DATA SEGMENT —
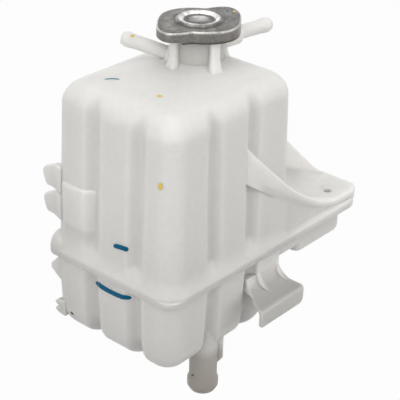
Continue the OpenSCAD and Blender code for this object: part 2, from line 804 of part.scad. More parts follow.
module spring_disc() {
    color(zinc) datum() washer(rivet_r + gap, ledge_r - 2 * gap, cap_z - cap_t - disc_t, cap_z - cap_t);
}

module rim_gasket() {
    color(black) datum() washer(mouth_r + gasket_edge[0], ledge_r - gasket_edge[1], rim_z, rim_z + gasket_t);
}

// Rivet that holds the bell and the spring disc under the cap's plate
module cap_rivet() {
    stem = cap_z - cap_t - bell_top + rivet_head_t;
    color(zinc) datum() at_neck(bell_top - rivet_head_t) {
        cylinder(r = rivet_head_r, h = rivet_head_t);
        cylinder(r = rivet_r, h = stem + gap);
        translate([0, 0, stem]) cylinder(r = rivet_top_r, h = cap_t);
    }
}

module valve_bell() {
    color(zinc) datum() at_neck(bell_z) difference() {
        cylinder(r = bell_r + plate_t, h = bell_top + plate_t - bell_z);
        translate([0, 0, plate_t]) cylinder(r = bell_r, h = bell_top - bell_z - plate_t);
        translate([0, 0, -past]) cylinder(r = bell_r - bell_lip, h = plate_t + 2 * past);
        cylinder(r = rivet_r + gap, h = bell_top);
        for (a = [0:slot_a:360 - slot_a]) rotate(a) translate([bell_r / 2, -slot_w / 2, slot_w])
            cube([bell_r, slot_w, slot_h]);
    }
}

// Coil spring: wire of radius w wound at radius r from height z0 to z1
module coil(r, w, z0, z1, turns, steps, sides) {
    n = round(turns * steps);
    rise = z1 - z0 - 2 * w;
    ring = [for (k = [0:n]) let (a = 360 * k / steps, z = z0 + w + rise * k / n)
        [for (j = [0:sides - 1]) let (b = 360 * j / sides)
            [(r + w * cos(b)) * cos(a), (r + w * cos(b)) * sin(a), z + w * sin(b)]]];
    at_neck(0) loft([for (q = ring) flip(q)]);
}

module pressure_spring() {
    color(zinc) datum()
        coil(spring_r, wire_r, collar_z + plate_t, bell_top, turns = 4.5, steps = 20, sides = 6);
}

// Plate of the pressure valve with a sleeve up to the collar that its spring presses on
module pressure_plate() {
    color(brass) datum() at_neck(plate_z) difference() {
        union() {
            cylinder(r = valve_r, h = plate_t);
            cylinder(r = sleeve_r, h = collar_z + plate_t - plate_z);
            translate([0, 0, collar_z - plate_z]) cylinder(r = collar_r, h = plate_t);
        }
        translate([0, 0, plate_t]) cylinder(r = sleeve_r - plate_t, h = seat_depth);
        translate([0, 0, -past]) cylinder(r = stem_r + stem_gap, h = seat_depth);
    }
}

module pressure_seal() {
    color(black) datum() washer(seal_hole_r, valve_r, seat_z, plate_z);
}

// Vacuum valve: a disc that closes the seal's hole from below, on a stem through the plate
module vacuum_valve() {
    color(brass) datum() at_neck(seat_z - plate_t) {
        cylinder(r = vacuum_r, h = plate_t);
        cylinder(r = stem_r, h = washer_z + plate_t - seat_z + plate_t);
    }
}

module vacuum_spring() {
    color(zinc) datum()
        coil(vacuum_coil_r, vacuum_wire_r, plate_z + plate_t, washer_z, turns = 3.5, steps = 12, sides = 5);
}

module vacuum_washer() {
    color(zinc) datum() washer(stem_r, washer_r, washer_z, washer_z + washer_t);
}

upper_shell();
lower_shell();
cap_cover();
spring_disc();
rim_gasket();
cap_rivet();
valve_bell();
pressure_spring();
pressure_plate();
pressure_seal();
vacuum_valve();
vacuum_spring();
vacuum_washer();
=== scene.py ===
import math

import bmesh
import bpy
import numpy as np
from mathutils import Matrix, Vector
from mathutils.bvhtree import BVHTree


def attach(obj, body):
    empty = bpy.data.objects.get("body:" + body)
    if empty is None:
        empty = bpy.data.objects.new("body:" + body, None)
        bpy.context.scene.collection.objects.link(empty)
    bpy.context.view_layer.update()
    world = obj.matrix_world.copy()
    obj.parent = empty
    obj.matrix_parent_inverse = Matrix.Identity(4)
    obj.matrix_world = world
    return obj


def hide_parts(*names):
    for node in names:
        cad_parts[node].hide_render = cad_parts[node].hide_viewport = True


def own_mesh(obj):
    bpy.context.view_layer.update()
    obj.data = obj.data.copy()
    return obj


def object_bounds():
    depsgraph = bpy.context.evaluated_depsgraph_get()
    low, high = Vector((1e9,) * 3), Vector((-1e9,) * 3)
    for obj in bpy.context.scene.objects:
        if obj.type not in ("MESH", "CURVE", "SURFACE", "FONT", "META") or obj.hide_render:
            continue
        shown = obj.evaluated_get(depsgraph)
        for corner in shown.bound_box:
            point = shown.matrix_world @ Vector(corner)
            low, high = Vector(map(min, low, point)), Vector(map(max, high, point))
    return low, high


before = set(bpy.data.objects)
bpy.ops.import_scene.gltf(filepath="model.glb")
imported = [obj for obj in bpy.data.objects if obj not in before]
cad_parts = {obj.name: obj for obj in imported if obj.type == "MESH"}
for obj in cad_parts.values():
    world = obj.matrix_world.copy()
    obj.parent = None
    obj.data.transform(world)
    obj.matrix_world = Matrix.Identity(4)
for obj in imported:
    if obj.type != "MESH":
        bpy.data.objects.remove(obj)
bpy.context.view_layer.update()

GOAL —
The lines to return run from the one containing "upper_shell();" down to the one containing "before = set(bpy.data.objects)"; give them exactly, both included, and no others.

SOLVED EXERCISE —
upper_shell();
lower_shell();
cap_cover();
spring_disc();
rim_gasket();
cap_rivet();
valve_bell();
pressure_spring();
pressure_plate();
pressure_seal();
vacuum_valve();
vacuum_spring();
vacuum_washer();
=== scene.py ===
import math

import bmesh
import bpy
import numpy as np
from mathutils import Matrix, Vector
from mathutils.bvhtree import BVHTree


def attach(obj, body):
    empty = bpy.data.objects.get("body:" + body)
    if empty is None:
        empty = bpy.data.objects.new("body:" + body, None)
        bpy.context.scene.collection.objects.link(empty)
    bpy.context.view_layer.update()
    world = obj.matrix_world.copy()
    obj.parent = empty
    obj.matrix_parent_inverse = Matrix.Identity(4)
    obj.matrix_world = world
    return obj


def hide_parts(*names):
    for node in names:
        cad_parts[node].hide_render = cad_parts[node].hide_viewport = True


def own_mesh(obj):
    bpy.context.view_layer.update()
    obj.data = obj.data.copy()
    return obj


def object_bounds():
    depsgraph = bpy.context.evaluated_depsgraph_get()
    low, high = Vector((1e9,) * 3), Vector((-1e9,) * 3)
    for obj in bpy.context.scene.objects:
        if obj.type not in ("MESH", "CURVE", "SURFACE", "FONT", "META") or obj.hide_render:
            continue
        shown = obj.evaluated_get(depsgraph)
        for corner in shown.bound_box:
            point = shown.matrix_world @ Vector(corner)
            low, high = Vector(map(min, low, point)), Vector(map(max, high, point))
    return low, high


before = set(bpy.data.objects)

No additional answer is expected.